La 317e Section (film)
La 317e Section est un film franco-espagnol réalisé par Pierre Schoendoerffer, sorti en 1965, adapté de son propre roman publié en 1963.
Synopsis
Commentaires
Le film vu par Alain de Benoist, qui signait alors Fabrice Laroche :
La guerre. La vraie. Les hommes de la 317e section seront morts au soir de leur retraite. On le sait. Dans le film de Schoendoerfer, pas d'apologie, pas d'apothéose. Des images. La mousson. Retraite. Radios étrangères grésillant dans la jungle. Une colonne dans la guerre d'Indochine, à demi-composée de supplétifs indigènes. La fin des combats quand les postes du Delta tombent les uns après les autres. Silence bruissant. Et la mort: moite, humide, spongieuse, étouffée. Dien-Bien-Phú est tombé. Ni actions ni bagarres exaltantes, dans « la 317e section » : ce serait une erreur de les y aller chercher.

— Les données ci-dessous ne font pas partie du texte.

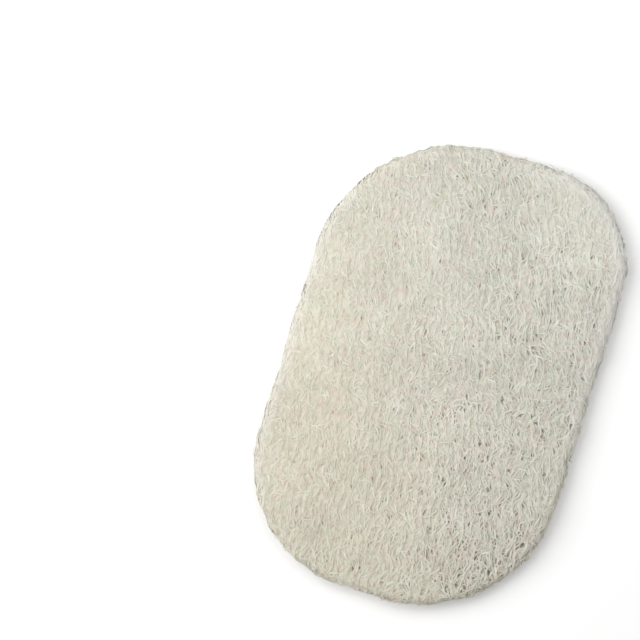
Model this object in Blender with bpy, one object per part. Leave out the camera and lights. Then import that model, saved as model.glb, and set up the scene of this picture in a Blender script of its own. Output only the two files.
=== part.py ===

Est-ce un documentaire ? Le seul engagement des armes détonne presque. Rien ici d'Hollywood. Finis les films américains. Ici, la caméra se fait oublier. On a des yeux, un fusil, des jumelles et c'est tout. C'est vrai, et pour cela c'est beau. La vérité. Vous voulez savoir ce que font des hommes qui se battent? Allez voir « la 317e section ». Rien de commun avec la guerre du Pacifique, façon Goldwyn-Mayer. Pas de bons aumôniers ni de vilains Japonais. La mer de Corail. Une fille dans chaque port. Cinémascope. Marines en chambrée, jungle en studio, la garde meurt mais ne se rend pas : zéro. Ni trompettes, ni renfort de dernière minute. Nulle concession au spectateur. Pas de mythes, des hommes. La guerre vraie, en face. La guerre, quoi !
Pierre Schoendoerffer a longtemps porté son film. C'est une guerre qu'il avait dans la peau depuis qu'il l'avait faite, comme une fièvre inguérissable. Il l'a tourné comme on forme un commando. Avec des vraies balles, des vrais combats, de vraies marches. Les acteurs devaient s'en sortir, et pas seulement à l'écran. Schoendoerffer a été hospitalisé un mois à Pnom-Penh. Pluie et mousson. Paludisme. Schoendoerfferer a revécu son aventure. Il lui a fallu 1O ans. Une date dans l'histoire du cinéma. Un Français a fait un film de guerre. Le genre était réservé jusqu'ici à MM Hawks, Fuller Maun & Cº, et ils remplissaient mal leur rôle. Les Français n'ont pas le sens du tragique. C'est ainsi. Le cinéma français manque de vraie puissance, de révolte et de colère. Je ne pense pas que la France fasse jamais « Potemkine » ou « Tchapaiev », Elle a autre chose à apporter. « La 317e section », par exemple. Schoendoerffer a prouvé qu'il y avait autre chose à faire dans notre pays que stéréotyper Fernandel, exporter Gabin, aligner les cocufiages gaulois qui concurrencent les vies édifiantes de la petite sœur Thérèse …
On a pu reprocher à Schoendoerffer de n'avoir pas été plus politique. Son film n'est pas plus politique, au sens étroit, qu'il n'est film d'action. Schoendoerffer reste au plan du comportement. Restons-y. Libre à nous, dans cette aventure de quelques hommes blancs du bout du monde, de trouver une signification politique beaucoup plus grave. La guerre abolit les idées périmées. Impose des valeurs. « La 317e section » montre deux hommes de guerre. Le sous-lieutenant Torrens sort de Coëtquidan. En quelques jours, il grandit moralement, se forge si l'on veut, autant qu'il diminue physiquement. Son caractère évolue, vieillit par à coups. L'adjudant Willsdorf est permanence. Il est né pour se battre et se bat bien. De la guerre de l'adversaire, il dit : « Ils la font bien, les fumiers ! ». Les Français comprennent-ils la guerre ? Willsdorf se sent étranger au milieu d'eux. Pour parler du pays des allocations familiales et du confort Léviatan, il a les mots de Drieu. « Tout chambarde dans le monde, mais ici rien ne bouge », écrivait-il, en examinant les faces veules et les silhouettes voûtées. Du front russe en Indochine, Willsdorf n'a connu que des défaites ; il mourra en Algérie. Voici renaître avec lui le guerrier. Drieu dit aussi : « Il vaut mieux ne pas faire la guerre, mais si on la fait, il faut la faire complètement », Bien, mal, perdent leur sens. La guerre ne souffre pas d'interprétations morales. On vit, donc on se bat[1].
Notes et références
- ↑ Europe-Action, no 29, mai 1965, p. 17.